マーケティングを取り巻く状況
1.経験と勘から、データとファクトへ
消費者に対して情報を発信する手段がマスメディア中心だった時代には、顧客嗜好を知る術は、コミュニケーション手段は、アンケートなどの定量調査やグループインタビューや行動観察などの定性調査などに限られていました。
しかし、位置情報をはじめとするさまざまなセンサーや通信規格を搭載したスマートフォンが普及し始めると、消費者の購買行動はもとより、ウェブサイトやアプリ内での振る舞いやソーシャルネットワーク上での発言など、多様な行動がデータとして記録されるようになりました。
さらに、こうしたデータを分析するためのIT基盤が安価に提供されるようになったこともあって、多くの企業が世界中で日々生成される膨大なデータを自社のマーケティングに生かそうと力を尽くしています。
かつては、優れたマーケティングノウハウを持つことで知られる、米P&Gのように、特別な企業にしか実現できなかったマーケティング手法の多くが、ITの進化によって多くの企業が手にすることが出来るようになりました。 マーケティングの世界にも、経験と勘から、データとファクト(事実)への価値変換が急速に進んでいます。
2.海外市場開拓を指揮する人材を外部招聘する動きが加速
先進国に先駆けて少子高齢化が進む日本市場の将来性を見越して、現在多くの日本企業が海外市場へと活路を見いだそうとしています。
しかし、海外市場は日本市場とは異なり、国や地域によって、言語や文化の多様性が著しく異なるため、日本での成功事例がそのまま通用することは稀です。
そのため、北米や欧州、アジア市場を舞台に、マーケティング戦略を実行し、ブランド力を高め、販路拡大に貢献した経験を持つ人材ニーズが急速に高まっています。
たとえば、日本コカ・コーラで会長を務め、後に資生堂に移った魚谷雅彦氏のように、国内外で「売る力」蓄えたプロ経営者がその力量を変われ、国内外の市場シェア獲得のために尽力するケースも年々増加しています。
3.デジタルマーケティング分野で進む業界再編の動き
社会のデジタル化が進展したことによって、マーケティング手法も多様化、高度化の一途を辿っています。
その象徴的な動きとして、ここ数年顕著になっている、コンサルティング会社による広告会社の買収があります。
IBMはおよそ20年前からデジタルマーケティング分野に参入し、2016年には米Resource/Ammirati社や独Aperto、ecx.ioなど、広告会社やクリエイティブ会社を次々と買収している。

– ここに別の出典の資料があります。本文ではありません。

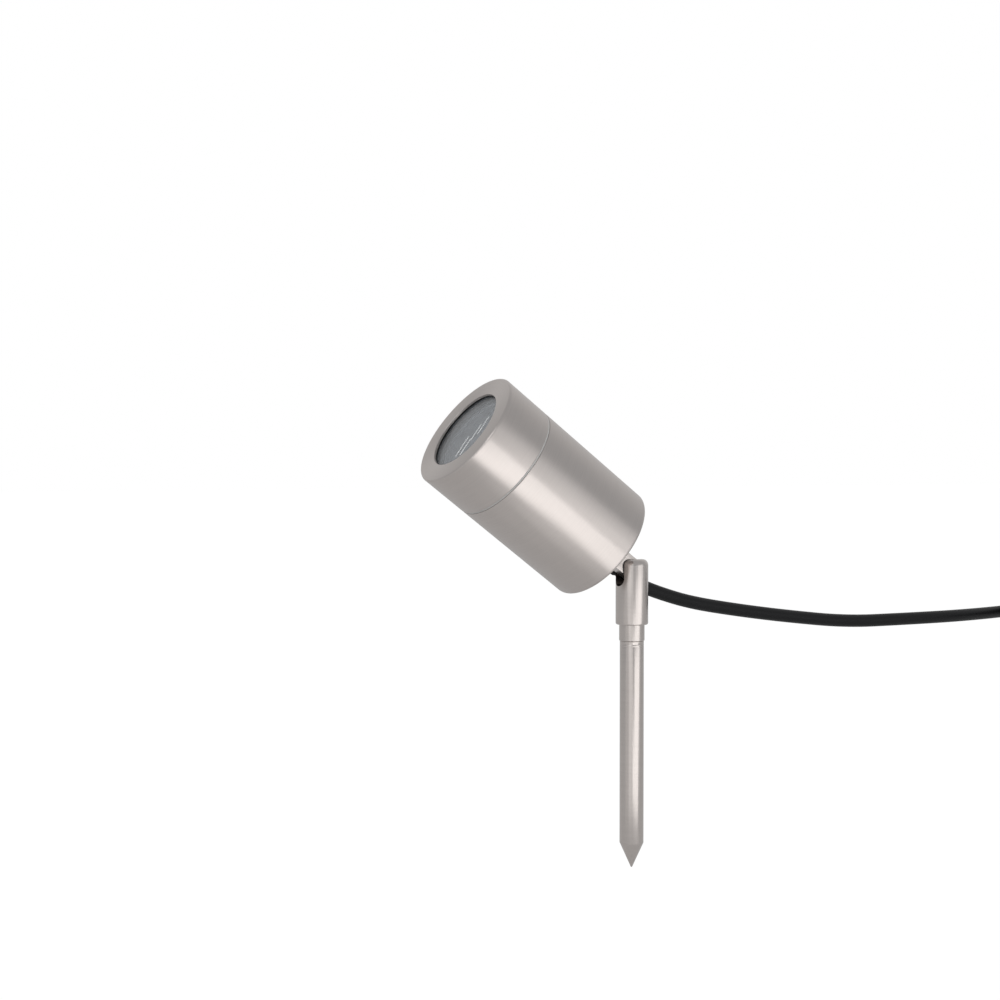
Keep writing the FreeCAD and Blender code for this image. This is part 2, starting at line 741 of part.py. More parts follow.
def make_bracket():
    """Bent sheet bracket that carries the lamp holder above the rear wall."""
    body = new_body("holder_bracket", HEAD)
    half_width = "bracket_width / 2"
    box(body, "Additive", ("bracket_width", f"2 * {BRACKET_HALF_SPAN}", "bracket_thickness"),
        (f"-{half_width}", f"-{BRACKET_HALF_SPAN}", f"{HOLDER_REAR} - bracket_thickness"))
    for leg, foot in ((f"-{BRACKET_HALF_SPAN}", f"-{BRACKET_REACH}"),
                      (f"{BRACKET_HALF_SPAN} - bracket_thickness",
                       f"{BRACKET_HALF_SPAN} - bracket_thickness")):
        box(body, "Additive", ("bracket_width", "bracket_thickness", WIRING_ROOM),
            (f"-{half_width}", leg, REAR_INSIDE))
        box(body, "Additive", ("bracket_width", "bracket_foot", "bracket_thickness"),
            (f"-{half_width}", foot, REAR_INSIDE))
    hole = "small_screw_diameter / 2 + screw_clearance"
    across = bracket_screw_y()
    for y in (across, f"-{across}"):
        cylinder(body, "Subtractive", hole, "bracket_thickness", (0, y, REAR_INSIDE))
    for x in holder_screw_places():
        cylinder(body, "Subtractive", hole, "bracket_thickness",
                 (x, 0, f"{HOLDER_REAR} - bracket_thickness"))
    doc.recompute()


def holder_screw_places():
    return ["-bracket_width / 4", "bracket_width / 4"]


def make_bracket_screws():
    across = bracket_screw_y()
    screws("bracket_screws", [(0, across), (0, f"-{across}")], "small_screw_diameter",
           "small_head_diameter", "small_head_height", "small_screw_bite",
           REAR_INSIDE, "bracket_thickness")


# ------------------------------------------------------------------ terminals and wires

BLOCK_TOP = f"({REAR_INSIDE} + block_height)"
WIRE_RUN = f"({BLOCK_TOP} - wire_entry_drop)"
LEAD_ENTRY = "(block_offset + block_width / 4)"
CLAMP_SCREW = "(block_offset + block_width * 3 / 4)"
POLES = ("-lead_spacing / 2", "lead_spacing / 2")


def make_terminal_block():
    body = new_body("terminal_block", HEAD)
    box(body, "Additive", ("block_width", "block_length", "block_height"),
        ("block_offset", "-block_length / 2", REAR_INSIDE))
    entry = "core_diameter / 2 + entry_clearance"
    for y in POLES:
        cylinder(body, "Subtractive", entry, "entry_depth", ("block_offset", y, WIRE_RUN), ALONG_X)
        cylinder(body, "Subtractive", entry, "entry_depth",
                 (LEAD_ENTRY, y, f"{BLOCK_TOP} - entry_depth"))
        cylinder(body, "Subtractive", "small_screw_diameter / 2 + screw_clearance",
                 "screw_well_depth", (CLAMP_SCREW, y, f"{BLOCK_TOP} - screw_well_depth"))
    doc.recompute()


def make_terminal_screws():
    """Slotted clamp screws, sunk in the block's wells."""
    body = new_body("terminal_screws", HEAD)
    floor = f"({BLOCK_TOP} - screw_well_depth)"
    top = f"({floor} + small_head_height)"
    for y in POLES:
        cylinder(body, "Additive", "small_screw_diameter / 2", "small_head_height",
                 (CLAMP_SCREW, y, floor))
        box(body, "Subtractive", ("small_screw_diameter", "screw_slot_width", "screw_slot_depth"),
            (f"{CLAMP_SCREW} - small_screw_diameter / 2", f"{y} - screw_slot_width / 2",
             f"{top} - screw_slot_depth"))
    doc.recompute()


def make_earth_terminal():
    """Tag under the earth screw, with an upright barrel for the earth wire."""
    body = new_body("earth_tag", HEAD)
    disc = "small_head_diameter / 2 + 0.6"
    barrel_x = "earth_x - earth_barrel_offset"
    cylinder(body, "Additive", disc, "earth_tag_thickness", ("earth_x", EARTH_Y, REAR_INSIDE))
    box(body, "Additive", ("earth_barrel_offset", "earth_barrel_diameter", "earth_tag_thickness"),
        (barrel_x, f"{EARTH_Y} - earth_barrel_diameter / 2", REAR_INSIDE))
    cylinder(body, "Additive", "earth_barrel_diameter / 2",
             "earth_tag_thickness + earth_barrel_height", (barrel_x, EARTH_Y, REAR_INSIDE))
    cylinder(body, "Subtractive", "small_screw_diameter / 2 + screw_clearance",
             "earth_tag_thickness", ("earth_x", EARTH_Y, REAR_INSIDE))
    doc.recompute()
    screws("earth_screw", [("earth_x", EARTH_Y)], "small_screw_diameter",
           "small_head_diameter", "small_head_height", "small_screw_bite",
           REAR_INSIDE, "earth_tag_thickness")


def rounded_path(points, bend_radius=None):
    """Straight runs joined by tangent arcs, and the radii of those arcs.

    Without a given radius, each arc is as large as its two runs allow:
    0.45 of the shorter run, divided by the tangent of half the turn.
    """
    edges = []
    radii = []
    last = points[0]
    for before, corner, after in zip(points, points[1:], points[2:]):
        toward = (corner - before).normalize()
        away = (after - corner).normalize()
        half_turn = toward.getAngle(away) / 2
        shorter = min((corner - before).Length, (after - corner).Length)
        radius = bend_radius or 0.45 * shorter / math.tan(half_turn)
        setback = radius * math.tan(half_turn)
        start = corner - toward * setback
        end = corner + away * setback
        inward = (away - toward).normalize()
        middle = corner + inward * (radius / math.cos(half_turn) - radius)
        edges.append(Part.LineSegment(last, start).toShape())
        edges.append(Part.Arc(start, middle, end).toShape())
        radii.append(radius)
        last = end
    edges.append(Part.LineSegment(last, points[-1]).toShape())
    return Part.Wire(edges), radii


def tube(label, points, radius, placement=WORLD, bend_radius=None):
    """Round bar along a path of runs and arcs."""
    path, radii = rounded_path(points, bend_radius)
    direction = points[1] - points[0]
    section = Part.Wire([Part.Circle(points[0], direction, radius).toShape()])
    solid = path.makePipeShell([section], True, True)
    expected = math.pi * radius ** 2 * path.Length
    if abs(solid.Volume - expected) > 0.01 * expected:
        raise RuntimeError(f"{label}: volume {solid.Volume:.0f}, expected {expected:.0f}")
    item = doc.addObject("Part::Feature", label)
    item.Label = label
    item.Shape = solid
    item.Placement = placement
    nodes.append(item)
    if bend_radius is None:
        print(f"{label}: length {path.Length:.1f}, bend radii",
              " ".join(f"{radius:.0f}" for radius in radii))
    return path


def core_place(number):
    """Formulas of where one of the cord's three cores lies across its section."""
    bearing = f"({90 + 120 * number}) * 1deg"
    return f"core_spread * cos({bearing})", f"core_spread * sin({bearing})"


def make_wires():
    """The cord's three cores inside the housing, and the two leads of the holder."""
    start_z = f"({NUT_FRONT} + sheath_inside)"
    radius = value("core_diameter / 2")
    bend = value("wire_bend")
    starts = []
    for number in range(3):
        x, y = core_place(number)
        starts.append((f"({x} - gland_offset)", y))
    for label, start, end_y in (("wire_brown", starts[0], POLES[1]),
                                ("wire_blue", starts[2], POLES[0])):
        tube(label, [
            vector(*start, start_z),
            vector(*start, WIRE_RUN),
            vector("block_offset - 2 * wire_bend", end_y, WIRE_RUN),
            vector("block_offset + entry_depth", end_y, WIRE_RUN),
        ], radius, HEAD, bend)
    barrel_x = "earth_x - earth_barrel_offset"
    barrel_top = f"{REAR_INSIDE} + earth_tag_thickness + earth_barrel_height"
    tube("wire_earth", [
        vector(*starts[1], start_z),
        vector(*starts[1], f"{start_z} + 2 * wire_bend"),
        vector(barrel_x, EARTH_Y, f"{start_z} + 2 * wire_bend"),
        vector(barrel_x, EARTH_Y, barrel_top),
    ], radius, HEAD, value("wire_bend * 0.8"))
    leads = new_body("holder_leads", HEAD)
    for y in POLES:
        cylinder(leads, "Additive", "core_diameter / 2", "lead_length + entry_depth",
                 (LEAD_ENTRY, y, f"{BLOCK_TOP} - entry_depth"))
    doc.recompute()


# ------------------------------------------------------------------ cord outside

# The cord's route in the world frame, from the bend relief to the coil.  The first
# point is the end of the bend relief and the second lies straight behind it.
CORD_EXIT = on_head("-gland_offset", 0, RELIEF_END).Base
CORD_AWAY = HEAD.Rotation.multVec(FreeCAD.Vector(0, 0, -1))
CORD_STRAIGHT = 12.0
GROUND = -value("ground_drop")
LYING = GROUND + value(CORD_RADIUS)
LEAD_ROUTE = [FreeCAD.Vector(*point) for point in (
    (-13.2, 23.5, 22.0),
    (-13.8, 44.6, 15.9),
)]
RUN_ROUTE = [FreeCAD.Vector(*point) for point in (
    (-14.0, 74.0, 10.8),
    (-13.4, 106.0, 6.2),
    (-12.4, 147.0, LYING),
    (-9.5, 184.0, LYING),
    (-9.0, 222.0, LYING),
    (-14.5, 259.5, LYING),
)]
COIL_CENTRE = FreeCAD.Vector(value("coil_centre_x"), value("coil_centre_y"), GROUND)
COIL_HEIGHT = "(coil_turns_high * cord_diameter)"
COIL_BAND = "(coil_turns_wide * cord_diameter)"
COIL_INNER = f"(coil_mean_radius - {COIL_BAND} / 2)"
COIL_OUTER = f"(coil_mean_radius + {COIL_BAND} / 2)"
OUTER_TURN = value(f"{COIL_OUTER} - {CORD_RADIUS}")

# The free end leaves the top of the coil on its +X side, towards -Y, and comes down
# to the ground: how far along it lies each point, and whether it is still on top.
TAIL = ((0.0, True), (14.0, True), (42.0, False), (56.0, False))


def make_cord():
    """The cord's tube in two stretches, its coil, the tie and the stripped end."""
    radius = value(CORD_RADIUS)
    lead_points = [CORD_EXIT, CORD_EXIT + CORD_AWAY * CORD_STRAIGHT] + LEAD_ROUTE
    # The run meets the outer turn where a line from its last point touches it.
    last = RUN_ROUTE[-1]
    offset = COIL_CENTRE - last
    reach = math.hypot(offset.x, offset.y)
    bearing = math.atan2(offset.y, offset.x) + math.asin(OUTER_TURN / reach)
    length = math.sqrt(reach ** 2 - OUTER_TURN ** 2)
    touch = last + FreeCAD.Vector(math.cos(bearing), math.sin(bearing), 0) * length
    # The lead ends half way along a straight run, so the two tubes meet squarely.
    split = (LEAD_ROUTE[-1] + RUN_ROUTE[0]) * 0.5
    lead = tube("cord_lead", lead_points + [split], radius)
    run = tube("cord_run", [split] + RUN_ROUTE + [touch], radius)
    make_coil()
    tail = make_stripped_end(radius)
    # From the touching point the turns go clockwise and end on the +X side.  The last
    # turn of the top layer stops there, so one turn is left out.
    start = touch - COIL_CENTRE
    full_turns = value("coil_turns_high * coil_turns_wide - 1")
    turns = full_turns + (math.degrees(math.atan2(start.y, start.x)) % 360) / 360
    coiled = turns * 2 * math.pi * value("coil_mean_radius")
    total = lead.Length + run.Length + coiled + tail.Length
    print(f"the run touches the coil at {touch.x:.1f}, {touch.y:.1f}")
    print(f"cord: {total:.0f} mm in all, {coiled:.0f} mm of it in {turns:.2f} turns")


def make_coil():
    """Closed ring of the coiled cord's outer shape, and the tie round it."""
    body = ring("cord_coil", COIL_INNER, COIL_OUTER, 0, COIL_HEIGHT,
                FreeCAD.Placement(COIL_CENTRE, UPRIGHT))

    def any_rim(edge):
        return isinstance(edge.Curve, Part.Circle)
    rounded(body, "coil_rounding", any_rim)
    turn = FreeCAD.Rotation(FreeCAD.Vector(0, 0, 1), value("tie_bearing"))
    tie = new_body("coil_tie", FreeCAD.Placement(COIL_CENTRE, turn))
    box(tie, "Additive", (f"{COIL_BAND} + 2 * tie_thickness", "tie_width",
                          f"{COIL_HEIGHT} + tie_thickness"),
        (f"{COIL_INNER} - tie_thickness", "-tie_width / 2", 0))
    box(tie, "Subtractive", (f"{COIL_BAND} + 2 * tie_sag", "tie_width", COIL_HEIGHT),
        (f"{COIL_INNER} - tie_sag", "-tie_width / 2", 0))
    doc.recompute()


def make_stripped_end(radius):
    """The cord's free end: sheath cut back, three cores with sleeves."""
    floor = LYING
    top = GROUND + value(f"{COIL_HEIGHT} - {CORD_RADIUS}")
    x = COIL_CENTRE.x + OUTER_TURN
    points = [FreeCAD.Vector(x, COIL_CENTRE.y - along, top if raised else floor)
              for along, raised in TAIL]
    path = tube("cord_tail", points, radius)
    end = FreeCAD.Placement(points[-1], FreeCAD.Rotation(FreeCAD.Vector(1, 0, 0), 90))
    sleeves = new_body("core_ferrules", end)
    for number, label in enumerate(("core_brown", "core_blue", "core_earth")):
        x, y = core_place(number)
        length = f"core_length + {number} * core_step"
        body = new_body(label, end)
        cylinder(body, "Additive", "core_diameter / 2", length, (x, y, 0))
        cylinder(sleeves, "Additive", "ferrule_diameter / 2", "ferrule_length",
                 (x, y, length))
    doc.recompute()
    return path


# ------------------------------------------------------------------ build and write

make_spike()
make_stud()
make_post()
make_pivot_screw()
make_pivot_washers()
make_housing()
make_lug()
make_lug_screws()
make_seam_ring()
make_bezel()
make_glass_and_gaskets()
make_gland()
make_lamp()
make_holder()
make_contacts()
make_bracket()
make_bracket_screws()
make_terminal_block()
make_terminal_screws()
make_earth_terminal()
make_wires()
make_cord()
doc.recompute()

for item in doc.Objects:
    if "Invalid" in item.State or "Error" in item.State:
        raise RuntimeError(f"{item.Label} did not build: {item.State}")

os.makedirs("parts", exist_ok=True)
for node in nodes:
    shape = node.Shape
    if shape.isNull() or not shape.isValid():
        raise RuntimeError(f"{node.Label} has no valid shape")
    shape.exportStep(os.path.join("parts", node.Label + ".step"))
print(len(nodes), "sub-parts written")
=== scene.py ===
import json
import math

import bmesh
import bpy
import numpy as np
from bpy.props import FloatProperty, FloatVectorProperty, IntProperty, PointerProperty
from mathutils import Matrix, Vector


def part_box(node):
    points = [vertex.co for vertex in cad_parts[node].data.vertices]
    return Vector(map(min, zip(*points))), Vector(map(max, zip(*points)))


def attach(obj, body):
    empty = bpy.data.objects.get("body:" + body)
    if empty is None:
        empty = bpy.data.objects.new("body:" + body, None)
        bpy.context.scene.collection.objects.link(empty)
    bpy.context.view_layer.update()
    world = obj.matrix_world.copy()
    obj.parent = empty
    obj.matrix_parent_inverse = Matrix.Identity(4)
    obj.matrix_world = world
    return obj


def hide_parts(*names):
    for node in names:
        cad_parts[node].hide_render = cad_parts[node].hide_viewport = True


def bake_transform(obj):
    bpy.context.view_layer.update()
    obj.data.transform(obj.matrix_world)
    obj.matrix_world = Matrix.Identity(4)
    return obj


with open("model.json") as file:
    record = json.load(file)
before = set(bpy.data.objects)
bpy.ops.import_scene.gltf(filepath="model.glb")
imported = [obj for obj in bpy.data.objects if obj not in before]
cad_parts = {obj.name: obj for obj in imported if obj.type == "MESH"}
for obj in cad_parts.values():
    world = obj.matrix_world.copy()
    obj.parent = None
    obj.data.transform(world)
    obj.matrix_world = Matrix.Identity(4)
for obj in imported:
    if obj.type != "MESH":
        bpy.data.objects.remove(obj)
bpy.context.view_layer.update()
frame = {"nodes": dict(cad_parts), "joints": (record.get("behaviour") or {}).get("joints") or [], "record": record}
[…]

PwCも同様に、2013年に広告会社の米BGTを買収し、デロイトも2016年に米Heatをグループ傘下に加えました。
さらにアクセンチュアに至っては、2013年には英FjordとAcquity Groupを買収したのを皮切りに、豪Reactive Media Pty LtdやスウェーデンのBrightstep、米Chaotic Moon、ブラジルのAD.Dialeto、米Boomerang Pharmaceutical Communicationなど、デジタルマーケティング、広告、クリエイティブ領域で、次々と買収を進めており、業界再編の先導役を務めています。
こうした動きは、年を追うごとにマーケティングとITが分離不能なほど深く関わっていることの査証といえるもの。もちろん日本とも無縁ではありません。